Why the announcement still matters

It would be possible to read all of this cynically and conclude that the announcement is little more than a way of postponing the substantive reform until after an election. The conclusion would be too tidy. The Phase 1 changes are real, they are targeted at the lower end of the income distribution where childcare costs do the most damage, and they will materially improve the position of a substantial number of families. The increase in the income thresholds is in line with the general direction of pushing more redistributive weight through the NCS rather than relying on universal payments.

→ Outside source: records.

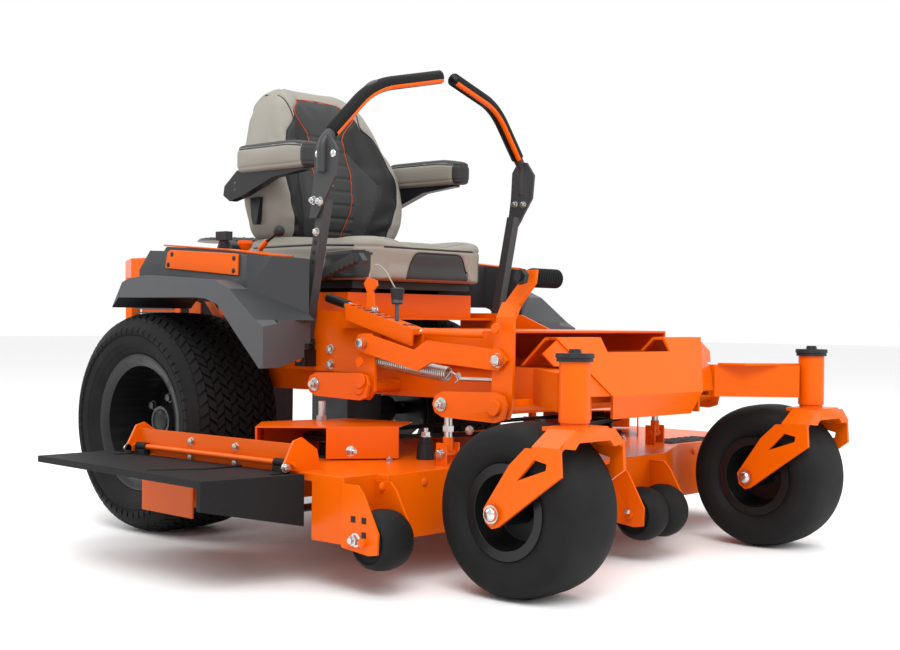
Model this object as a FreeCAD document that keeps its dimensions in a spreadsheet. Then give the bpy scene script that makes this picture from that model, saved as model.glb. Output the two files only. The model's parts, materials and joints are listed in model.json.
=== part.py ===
"""Zero turn mower, modelled as a parametric FreeCAD document.

Millimetres, +Z up.  The machine drives towards -Y, its right-hand side (the
discharge side) faces -X, and its rear axle lies above the line y = 0 of the
machine frame.  Every sub-part is drawn in the machine frame and then moved by
frame_shift_x and frame_shift_y, which put the origin on the ground under the
centre of the machine's footprint.
"""
import FreeCAD, Part
import Sketcher
import math
import os

Vector = FreeCAD.Vector
Rotation = FreeCAD.Rotation
Placement = FreeCAD.Placement

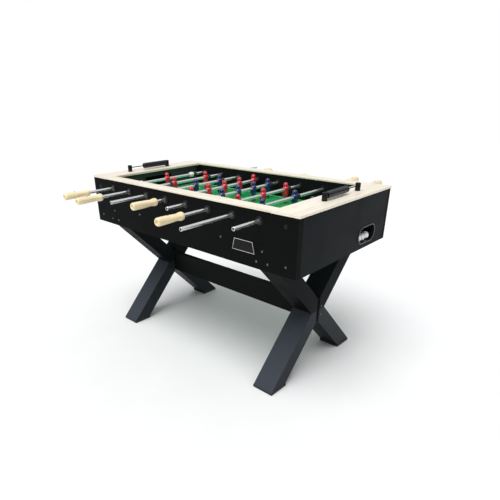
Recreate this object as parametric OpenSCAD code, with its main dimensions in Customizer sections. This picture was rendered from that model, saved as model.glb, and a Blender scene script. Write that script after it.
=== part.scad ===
// Foosball table with crossed legs, eight player rods and an end ball return.
// +X runs along the table, the red team's handles are on the -Y side, +Z is up.
// The origin is on the floor under the middle of the table.

/* [Table] */
// Length over the top frame
table_len = 1397; // [1390:1:1410]
// Width over the top frame
table_wid = 749; // [745:1:755]
// Height from the floor to the top frame
table_h = 876; // [870:1:880]
// Height of the lower edge of the cabinet
cabinet_z = 622; // [615:1:630]

/* [Boards] */
// Thickness of the top frame
frame_t = 10; // [9:1:12]
// Width of each end rail of the top frame
end_rail_w = 135.5; // [133:0.5:136]
// Thickness of the outer cabinet panels
panel_t = 25; // [22:1:26]
// How far the top frame stands out past the panels
overhang = 2.5; // [2.3:0.1:3.5]
// Thickness of the inner side walls
wall_t = 32; // [30:1:33]
// Thickness of the playing field board
field_t = 12; // [9:1:15]
// Thickness of the goal walls
goal_wall_t = 18; // [16:1:18]
// Width of the goal mouth
goal_w = 200; // [190:5:210]
// Height of the goal mouth above the field
goal_h = 84; // [78:1:90]

/* [Rods] */
// Distance between neighbouring rods
rod_pitch = 145; // [144:0.5:146]
// Distance from the top frame down to the rod axis
rod_drop = 50; // [50:0.5:51]
// Diameter of the rods
rod_d = 15.9; // [15.9:0.1:16]
// Wall thickness of the hollow rods
rod_wall = 2; // [1.5:0.5:3]
// Radius swept by a player's foot
foot_r = 66; // [62:1:66]
// Gap between the feet and the field
foot_gap = 6; // [5:0.5:8]
// Height of a player's head above the rod axis
head_r = 35; // [33:1:37]
// Length of a handle
grip_len = 138; // [125:1:145]

/* [Legs] */
// Lean of the leg arms from the vertical, in degrees
leg_lean = 44; // [43.5:0.1:44.5]
// Width of a leg arm in the plane of its cross
leg_w = 78; // [74:1:80]
// Thickness of a leg arm along the table
leg_t = 110; // [100:2:112]
// Distance from the middle of the table to the outer face of a leg cross
leg_x = 586; // [580:1:590]
// Height of the middle of a leg cross
cross_z = 320; // [316:1:324]
// Thickness of the foot pads
pad_t = 14; // [10:1:16]
// Thickness of the stretcher board
stretcher_t = 24; // [18:2:26]
// Height of the stretcher board
stretcher_h = 120; // [110:2:124]

/* [Ball return] */
// Diameter of a ball
ball_d = 35; // [34:0.5:36]
// Width of the ball cup opening
cup_w = 154; // [150:2:158]
// Height of the ball cup opening
cup_h = 78; // [75:1:80]
// Distance of the cup from the middle of the end panel
cup_y = 180; // [176:1:184]
// Height of the middle of the cup
cup_z = 685; // [682:1:688]

/* [Scorers] */
// Number of beads on a scorer
bead_count = 10; // [8:1:10]
// Length of a bead
bead_len = 16.5; // [15:0.1:17]
// Diameter of a bead
bead_d = 30; // [26:1:32]
// Distance between the middles of a scorer's posts
post_span = 276; // [270:2:290]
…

The administrative simplification, if it actually arrives in 2026 rather than slipping into 2027, has been needed for years and will benefit providers who have been quietly going under at the rate of one a week through 2025.

What the announcement does not do is bring this country meaningfully closer to childcare at €200 a month per child in 2026 or 2027. That commitment has been quietly relocated to a phase of reform whose consultation has not begun, whose design has not started, whose costs have not been allocated, and whose delivery falls within a window — 2027 to 2029 — that on current electoral arithmetic may not coincide with the political lifetime of the people making the promise.

For parents who are budgeting for next year, the practical implication is that the gap between what was promised and what is being delivered remains substantial, and that the gap is now structured into the plan rather than presented as a target. That is a different thing from a broken promise. It is also a different thing from a promise being kept. Voters will eventually be invited to judge which it is, and the absence of any specific year inside the original commitment will, by that point, have done much of the political work it was designed to do.

The September changes will land in many households' bank accounts in October. The €200 figure will, on the current schedule, land somewhere between 2027 and 2029 — or possibly not at all. The first of those is real. The second is, for now, an idea about a consultation.